TASK OBJECTIVE: Would you quote every entry exactly, dropping only the pictures?

Start

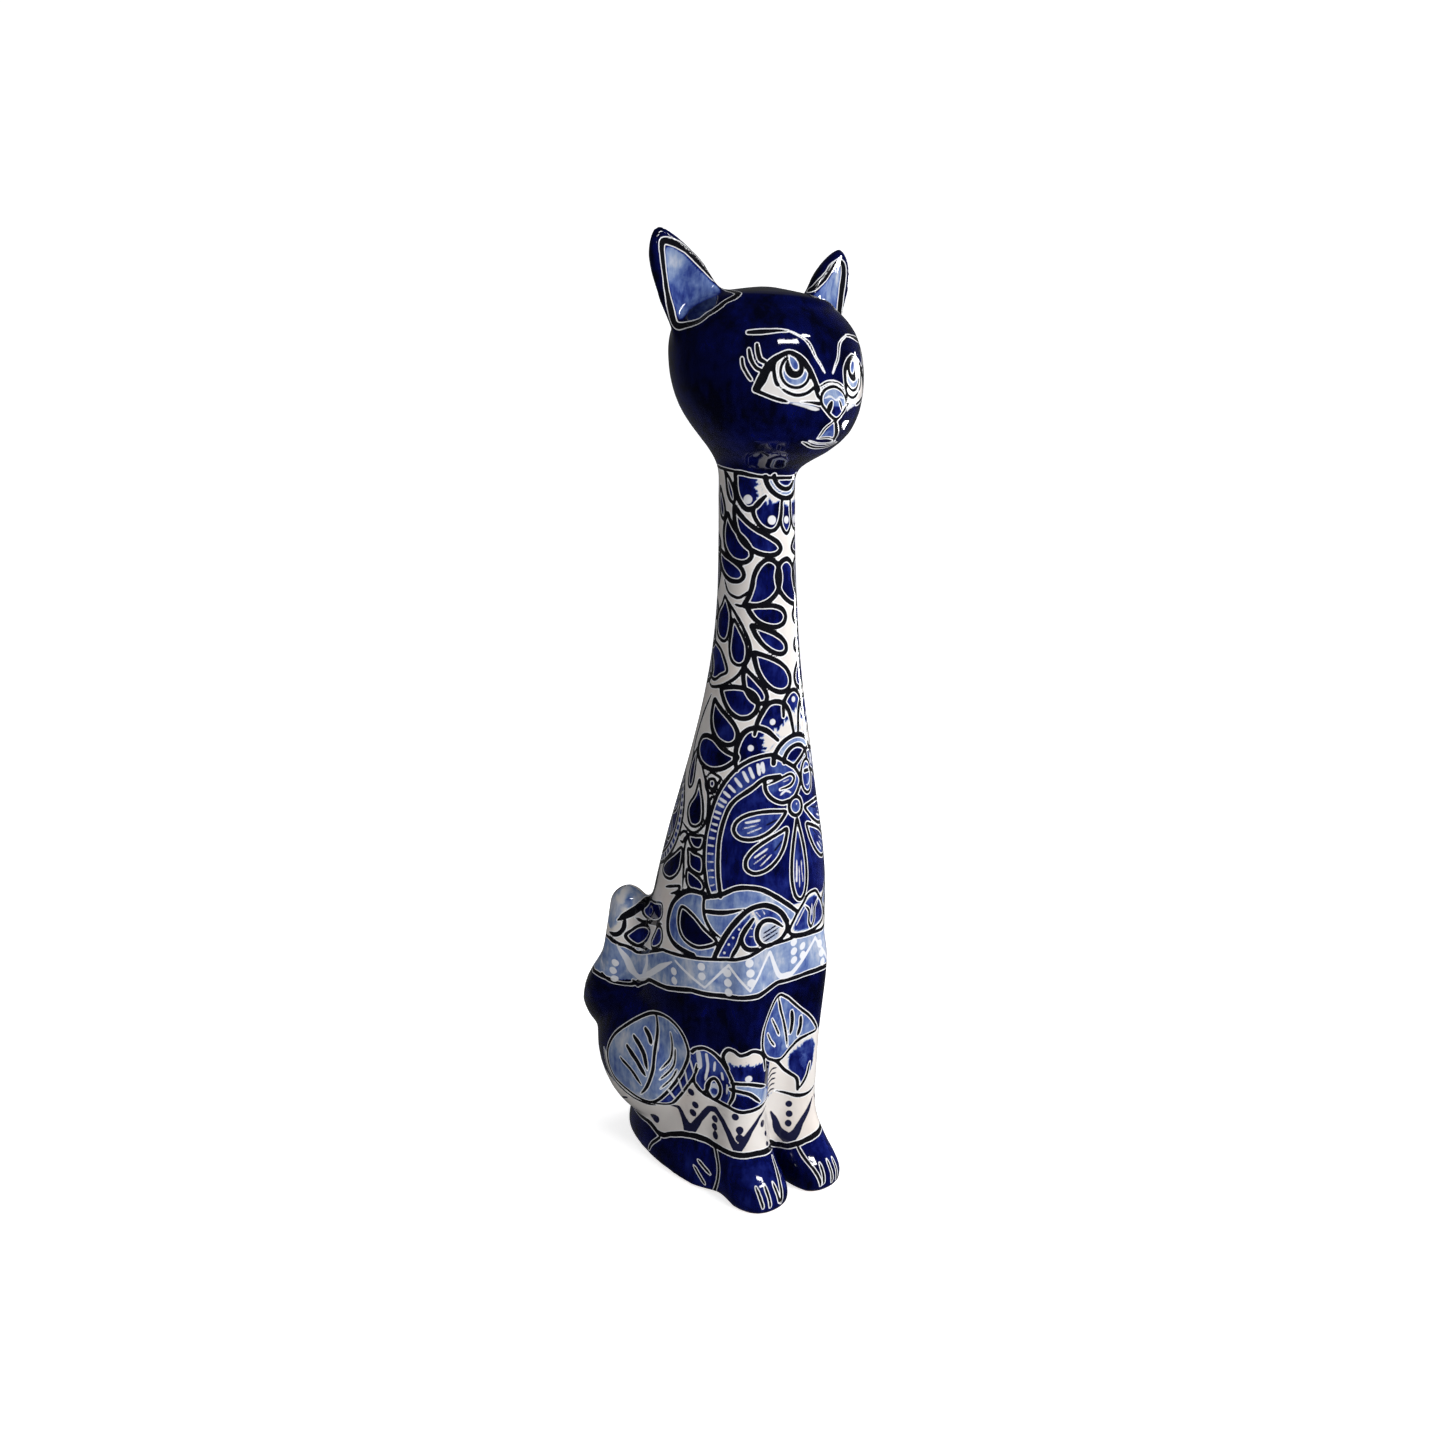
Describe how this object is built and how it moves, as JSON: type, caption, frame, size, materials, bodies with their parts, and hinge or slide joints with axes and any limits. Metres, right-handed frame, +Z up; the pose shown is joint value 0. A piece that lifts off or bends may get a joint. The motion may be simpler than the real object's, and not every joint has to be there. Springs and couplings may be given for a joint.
{
  "type": "talavera pottery cat figurine",
  "caption": "Tall seated cat figurine with a long neck, in glazed earthenware painted all over with floral bands in blue and white.",
  "frame": {"origin": "on the table, under the axis of the neck, on the underside of the floor slab", "axes": "+Z up; the cat faces -Y, so its right side is -X and its tail tip stands on -X"},
  "size_m": [0.124, 0.1639, 0.5102],
  "materials": {
    "white_glaze": "gloss",
    "cobalt_glaze": "gloss",
    "pale_blue_glaze": "gloss",
    "bare_clay": "matte"
  },
  "bodies": {
    "root": {"body_shell": "white_glaze", "head_shell": "cobalt_glaze", "ear_right": "cobalt_glaze", "ear_left": "cobalt_glaze", "front_leg_right": "cobalt_glaze", "front_leg_left": "cobalt_glaze", "hind_leg_right": "cobalt_glaze", "hind_leg_left": "cobalt_glaze", "tail": "pale_blue_glaze", "floor_slab": "bare_clay"}
  },
  "joints": []
}
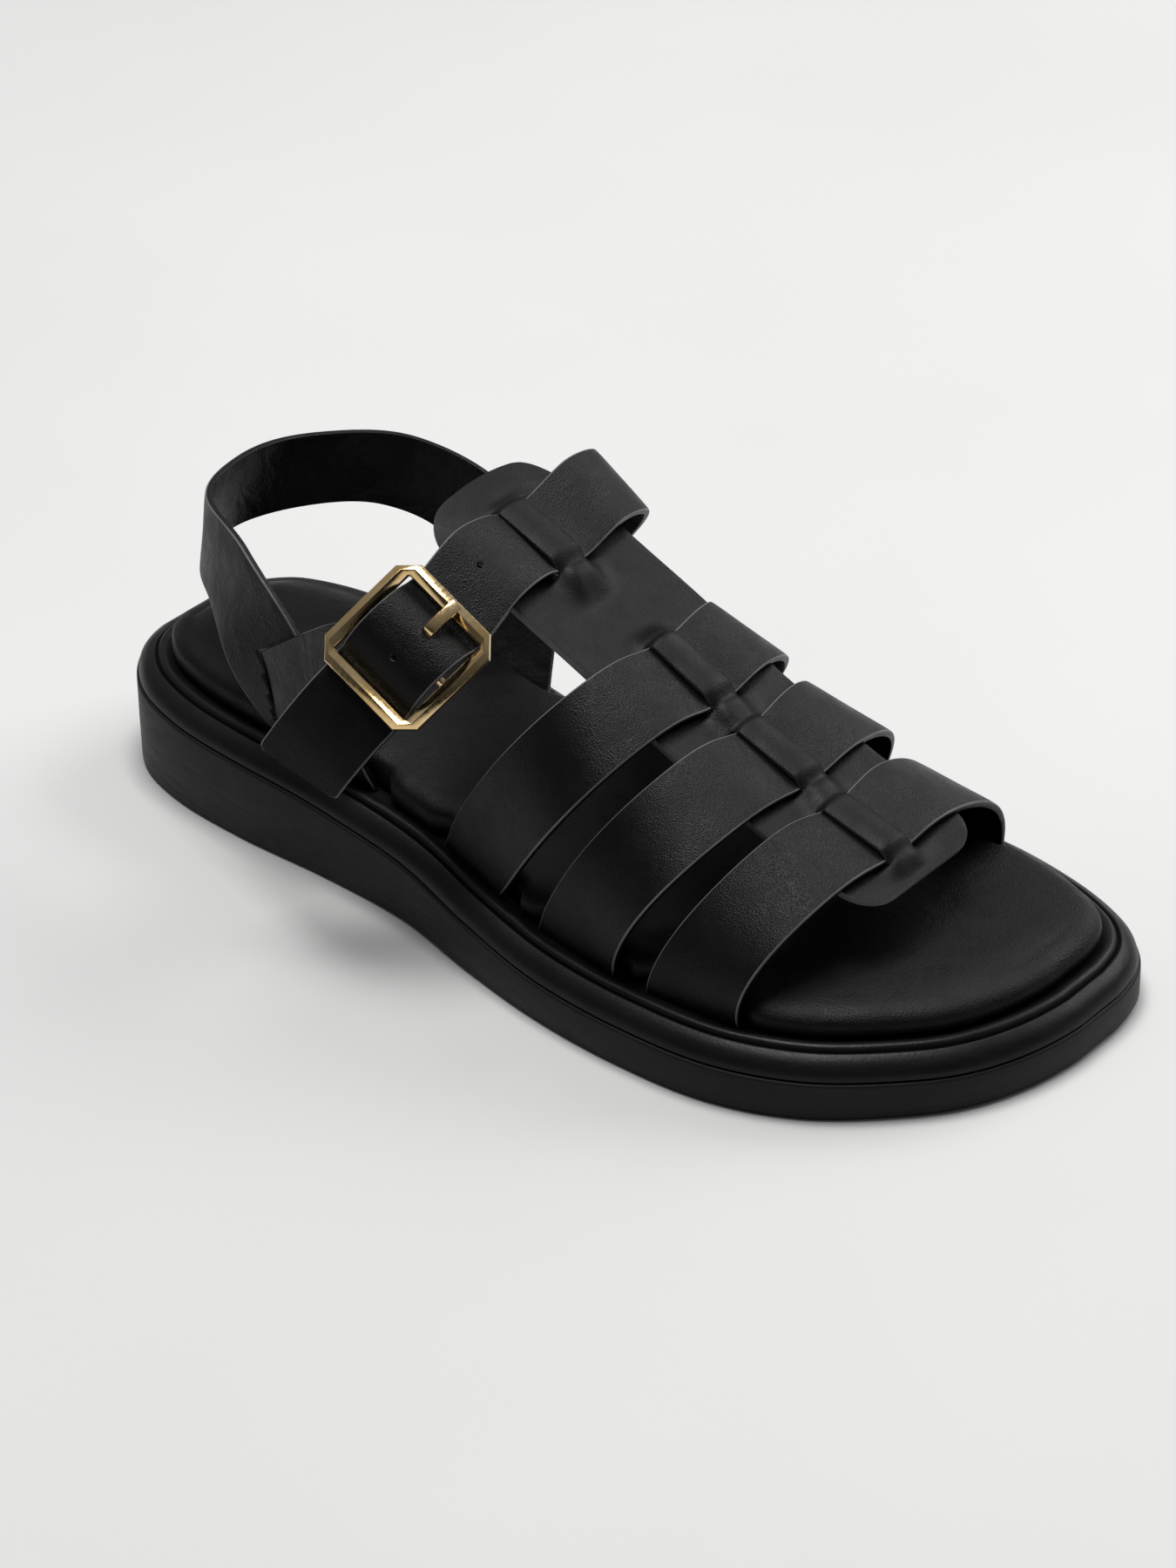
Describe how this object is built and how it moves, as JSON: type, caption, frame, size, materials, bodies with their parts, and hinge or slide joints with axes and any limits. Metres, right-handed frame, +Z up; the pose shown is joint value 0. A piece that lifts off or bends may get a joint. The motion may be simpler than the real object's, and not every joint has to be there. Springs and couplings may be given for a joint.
{
  "type": "sandal",
  "caption": "Right-foot gladiator sandal with a centre strip woven over leather straps, a heel band, a square buckle and a thick flat sole.",
  "frame": {"origin": "on the ground, under the middle of the sandal's bounding box", "axes": "+Y towards the toe, +X towards the wearer's outer side, the buckle side, and +Z up"},
  "size_m": [0.1206, 0.2632, 0.0946],
  "materials": {
    "sole_rubber": "matte",
    "welt_rubber": "satin",
    "footbed_leather": "fine grain, matte",
    "strap_leather": "fine grain, satin",
    "buckle_metal": "polished pale gold plate"
  },
  "bodies": {
    "root": {"outsole": "sole_rubber", "welt": "welt_rubber", "footbed": "footbed_leather", "upper": "strap_leather", "buckle_strap": "strap_leather", "buckle_frame": "buckle_metal", "buckle_prong": "buckle_metal"}
  },
  "joints": []
}
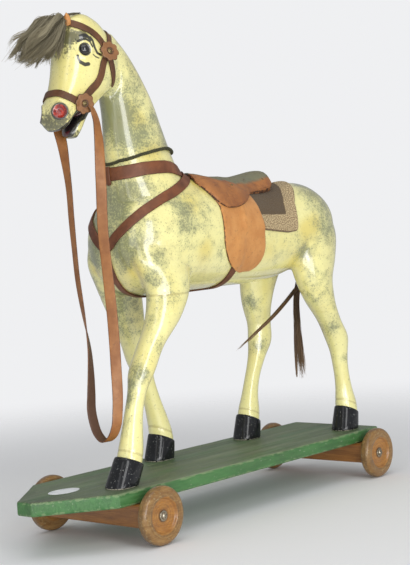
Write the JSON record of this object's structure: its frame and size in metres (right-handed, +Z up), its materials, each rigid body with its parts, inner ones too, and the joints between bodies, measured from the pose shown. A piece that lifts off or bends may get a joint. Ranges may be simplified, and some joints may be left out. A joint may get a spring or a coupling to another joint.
{
  "type": "toy horse on wheels",
  "caption": "Carved wooden toy horse with painted body, glass eyes, leather bridle, saddle and reins, standing on a narrow board with turned wooden wheels that spin.",
  "frame": {"origin": "on the floor under the middle of the board", "axes": "+Z up; the horse faces -X; its left side is -Y"},
  "size_m": [0.619, 0.2068, 0.6377],
  "materials": {
    "green_paint": "worn green oil paint on wood",
    "turned_wood": "varnished",
    "beam_wood": "varnished",
    "steel": "dull",
    "cream_paint": "glossy oil paint on carved wood",
    "black_paint": "gloss black paint on wood",
    "eye_glass": "polished black glass",
    "brown_leather": "worn",
    "tan_leather": "worn",
    "suede": "napped",
    "seat_leather": "cracked",
    "tweed": "woven",
    "horsehair": "hair",
    "grey_hair": "hair",
    "dark_cord": "twisted"
  },
  "bodies": {
    "horse": {"beam_screw_front_left": "steel", "beam_screw_front_right": "steel", "beam_screw_rear_left": "steel", "beam_screw_rear_right": "steel", "breast_strap": "brown_leather", "browband": "brown_leather", "cheek_strap_left": "brown_leather", "cheek_strap_right": "brown_leather", "collar_strap": "brown_leather", "crown_strap": "brown_leather", "ear_left": "tan_leather", "ear_right": "tan_leather", "forelock": "grey_hair", "front_axle_beam": "beam_wood", "girth": "brown_leather", "glass_eye_left": "eye_glass", "glass_eye_right": "eye_glass", "hoof_front_left": "black_paint", "hoof_front_right": "black_paint", "hoof_rear_left": "black_paint", "hoof_rear_right": "black_paint", "hoof_screw_front_left": "steel", "hoof_screw_front_right": "steel", "hoof_screw_rear_left": "steel", "hoof_screw_rear_right": "steel", "leg_front_left": "cream_paint", "leg_front_right": "cream_paint", "leg_rear_left": "cream_paint", "leg_rear_right": "cream_paint", "martingale": "brown_leather", "neck_and_head": "cream_paint", "neck_cord": "dark_cord", "noseband": "brown_leather", "platform_board": "green_paint", "rear_axle_beam": "beam_wood", "reins": "tan_leather", "rosette_bit_left": "tan_leather", "rosette_bit_right": "tan_leather", "rosette_temple_left": "tan_leather", "rosette_temple_right": "tan_leather", "saddle_cloth": "tweed", "saddle_flap_left": "suede", "saddle_flap_right": "suede", "saddle_seat": "seat_leather", "tail": "horsehair", "throat_end_left": "brown_leather", "throat_end_right": "brown_leather", "torso": "cream_paint", "wheel_screw_front_left": "steel", "wheel_screw_front_right": "steel", "wheel_screw_rear_left": "steel", "wheel_screw_rear_right": "steel", "wheel_washer_front_left": "steel", "wheel_washer_front_right": "steel", "wheel_washer_rear_left": "steel", "wheel_washer_rear_right": "steel"},
    "wheel_front_left_body": {"wheel_front_left": "turned_wood"},
    "wheel_front_right_body": {"wheel_front_right": "turned_wood"},
    "wheel_rear_left_body": {"wheel_rear_left": "turned_wood"},
    "wheel_rear_right_body": {"wheel_rear_right": "turned_wood"}
  },
  "joints": [
    {"name": "wheel_front_left_spin", "type": "hinge", "parent": "horse", "child": "wheel_front_left_body", "pos_m": [-0.183, -0.0953, 0.035], "axis": [0, 1, 0], "continuous": true},
    {"name": "wheel_front_right_spin", "type": "hinge", "parent": "horse", "child": "wheel_front_right_body", "pos_m": [-0.183, 0.0953, 0.035], "axis": [0, 1, 0], "continuous": true},
    {"name": "wheel_rear_left_spin", "type": "hinge", "parent": "horse", "child": "wheel_rear_left_body", "pos_m": [0.274, -0.0953, 0.035], "axis": [0, 1, 0], "continuous": true},
    {"name": "wheel_rear_right_spin", "type": "hinge", "parent": "horse", "child": "wheel_rear_right_body", "pos_m": [0.274, 0.0953, 0.035], "axis": [0, 1, 0], "continuous": true}
  ]
}
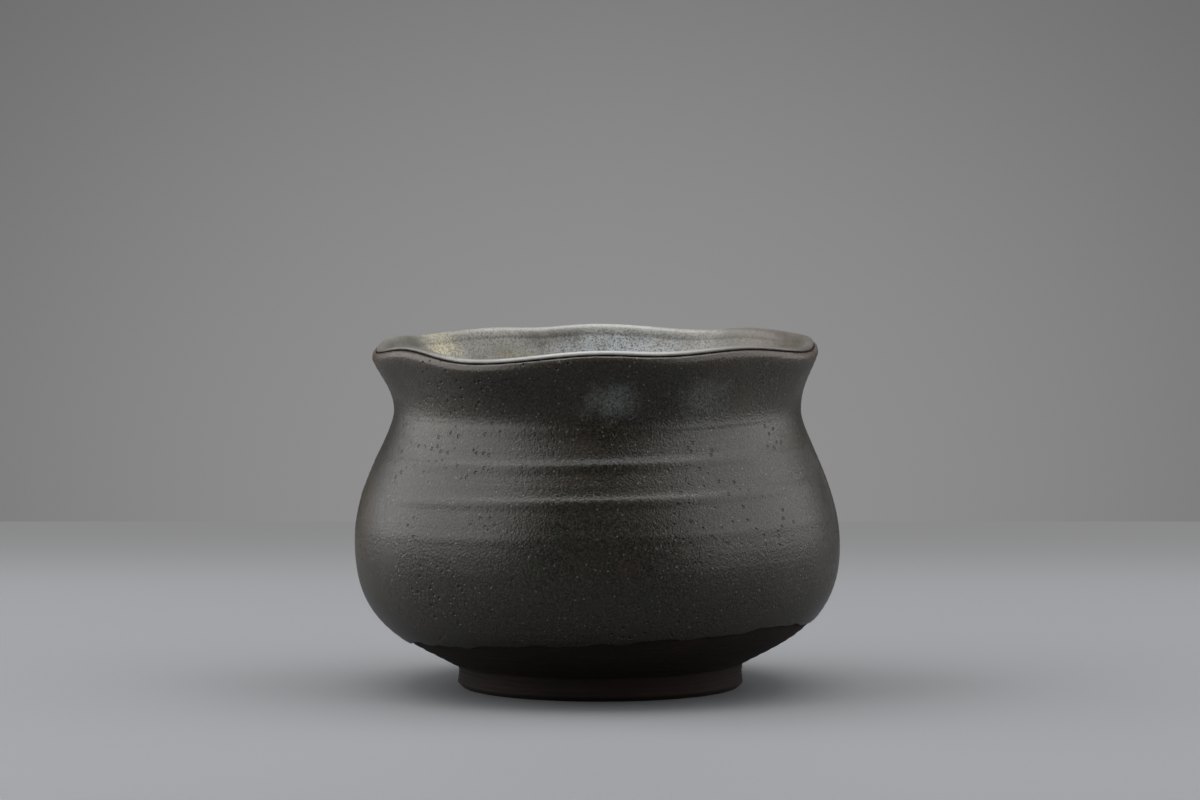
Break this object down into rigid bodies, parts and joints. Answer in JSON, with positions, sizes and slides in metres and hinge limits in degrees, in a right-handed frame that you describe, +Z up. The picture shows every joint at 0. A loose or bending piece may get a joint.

End

THE RESULT:
Describe how this object is built and how it moves, as JSON: type, caption, frame, size, materials, bodies with their parts, and hinge or slide joints with axes and any limits. Metres, right-handed frame, +Z up; the pose shown is joint value 0. A piece that lifts off or bends may get a joint. The motion may be simpler than the real object's, and not every joint has to be there. Springs and couplings may be given for a joint.
{
  "type": "talavera pottery cat figurine",
  "caption": "Tall seated cat figurine with a long neck, in glazed earthenware painted all over with floral bands in blue and white.",
  "frame": {"origin": "on the table, under the axis of the neck, on the underside of the floor slab", "axes": "+Z up; the cat faces -Y, so its right side is -X and its tail tip stands on -X"},
  "size_m": [0.124, 0.1639, 0.5102],
  "materials": {
    "white_glaze": "gloss",
    "cobalt_glaze": "gloss",
    "pale_blue_glaze": "gloss",
    "bare_clay": "matte"
  },
  "bodies": {
    "root": {"body_shell": "white_glaze", "head_shell": "cobalt_glaze", "ear_right": "cobalt_glaze", "ear_left": "cobalt_glaze", "front_leg_right": "cobalt_glaze", "front_leg_left": "cobalt_glaze", "hind_leg_right": "cobalt_glaze", "hind_leg_left": "cobalt_glaze", "tail": "pale_blue_glaze", "floor_slab": "bare_clay"}
  },
  "joints": []
}
Describe how this object is built and how it moves, as JSON: type, caption, frame, size, materials, bodies with their parts, and hinge or slide joints with axes and any limits. Metres, right-handed frame, +Z up; the pose shown is joint value 0. A piece that lifts off or bends may get a joint. The motion may be simpler than the real object's, and not every joint has to be there. Springs and couplings may be given for a joint.
{
  "type": "sandal",
  "caption": "Right-foot gladiator sandal with a centre strip woven over leather straps, a heel band, a square buckle and a thick flat sole.",
  "frame": {"origin": "on the ground, under the middle of the sandal's bounding box", "axes": "+Y towards the toe, +X towards the wearer's outer side, the buckle side, and +Z up"},
  "size_m": [0.1206, 0.2632, 0.0946],
  "materials": {
    "sole_rubber": "matte",
    "welt_rubber": "satin",
    "footbed_leather": "fine grain, matte",
    "strap_leather": "fine grain, satin",
    "buckle_metal": "polished pale gold plate"
  },
  "bodies": {
    "root": {"outsole": "sole_rubber", "welt": "welt_rubber", "footbed": "footbed_leather", "upper": "strap_leather", "buckle_strap": "strap_leather", "buckle_frame": "buckle_metal", "buckle_prong": "buckle_metal"}
  },
  "joints": []
}
Write the JSON record of this object's structure: its frame and size in metres (right-handed, +Z up), its materials, each rigid body with its parts, inner ones too, and the joints between bodies, measured from the pose shown. A piece that lifts off or bends may get a joint. Ranges may be simplified, and some joints may be left out. A joint may get a spring or a coupling to another joint.
{
  "type": "toy horse on wheels",
  "caption": "Carved wooden toy horse with painted body, glass eyes, leather bridle, saddle and reins, standing on a narrow board with turned wooden wheels that spin.",
  "frame": {"origin": "on the floor under the middle of the board", "axes": "+Z up; the horse faces -X; its left side is -Y"},
  "size_m": [0.619, 0.2068, 0.6377],
  "materials": {
    "green_paint": "worn green oil paint on wood",
    "turned_wood": "varnished",
    "beam_wood": "varnished",
    "steel": "dull",
    "cream_paint": "glossy oil paint on carved wood",
    "black_paint": "gloss black paint on wood",
    "eye_glass": "polished black glass",
    "brown_leather": "worn",
    "tan_leather": "worn",
    "suede": "napped",
    "seat_leather": "cracked",
    "tweed": "woven",
    "horsehair": "hair",
    "grey_hair": "hair",
    "dark_cord": "twisted"
  },
  "bodies": {
    "horse": {"beam_screw_front_left": "steel", "beam_screw_front_right": "steel", "beam_screw_rear_left": "steel", "beam_screw_rear_right": "steel", "breast_strap": "brown_leather", "browband": "brown_leather", "cheek_strap_left": "brown_leather", "cheek_strap_right": "brown_leather", "collar_strap": "brown_leather", "crown_strap": "brown_leather", "ear_left": "tan_leather", "ear_right": "tan_leather", "forelock": "grey_hair", "front_axle_beam": "beam_wood", "girth": "brown_leather", "glass_eye_left": "eye_glass", "glass_eye_right": "eye_glass", "hoof_front_left": "black_paint", "hoof_front_right": "black_paint", "hoof_rear_left": "black_paint", "hoof_rear_right": "black_paint", "hoof_screw_front_left": "steel", "hoof_screw_front_right": "steel", "hoof_screw_rear_left": "steel", "hoof_screw_rear_right": "steel", "leg_front_left": "cream_paint", "leg_front_right": "cream_paint", "leg_rear_left": "cream_paint", "leg_rear_right": "cream_paint", "martingale": "brown_leather", "neck_and_head": "cream_paint", "neck_cord": "dark_cord", "noseband": "brown_leather", "platform_board": "green_paint", "rear_axle_beam": "beam_wood", "reins": "tan_leather", "rosette_bit_left": "tan_leather", "rosette_bit_right": "tan_leather", "rosette_temple_left": "tan_leather", "rosette_temple_right": "tan_leather", "saddle_cloth": "tweed", "saddle_flap_left": "suede", "saddle_flap_right": "suede", "saddle_seat": "seat_leather", "tail": "horsehair", "throat_end_left": "brown_leather", "throat_end_right": "brown_leather", "torso": "cream_paint", "wheel_screw_front_left": "steel", "wheel_screw_front_right": "steel", "wheel_screw_rear_left": "steel", "wheel_screw_rear_right": "steel", "wheel_washer_front_left": "steel", "wheel_washer_front_right": "steel", "wheel_washer_rear_left": "steel", "wheel_washer_rear_right": "steel"},
    "wheel_front_left_body": {"wheel_front_left": "turned_wood"},
    "wheel_front_right_body": {"wheel_front_right": "turned_wood"},
    "wheel_rear_left_body": {"wheel_rear_left": "turned_wood"},
    "wheel_rear_right_body": {"wheel_rear_right": "turned_wood"}
  },
  "joints": [
    {"name": "wheel_front_left_spin", "type": "hinge", "parent": "horse", "child": "wheel_front_left_body", "pos_m": [-0.183, -0.0953, 0.035], "axis": [0, 1, 0], "continuous": true},
    {"name": "wheel_front_right_spin", "type": "hinge", "parent": "horse", "child": "wheel_front_right_body", "pos_m": [-0.183, 0.0953, 0.035], "axis": [0, 1, 0], "continuous": true},
    {"name": "wheel_rear_left_spin", "type": "hinge", "parent": "horse", "child": "wheel_rear_left_body", "pos_m": [0.274, -0.0953, 0.035], "axis": [0, 1, 0], "continuous": true},
    {"name": "wheel_rear_right_spin", "type": "hinge", "parent": "horse", "child": "wheel_rear_right_body", "pos_m": [0.274, 0.0953, 0.035], "axis": [0, 1, 0], "continuous": true}
  ]
}
Break this object down into rigid bodies, parts and joints. Answer in JSON, with positions, sizes and slides in metres and hinge limits in degrees, in a right-handed frame that you describe, +Z up. The picture shows every joint at 0. A loose or bending piece may get a joint.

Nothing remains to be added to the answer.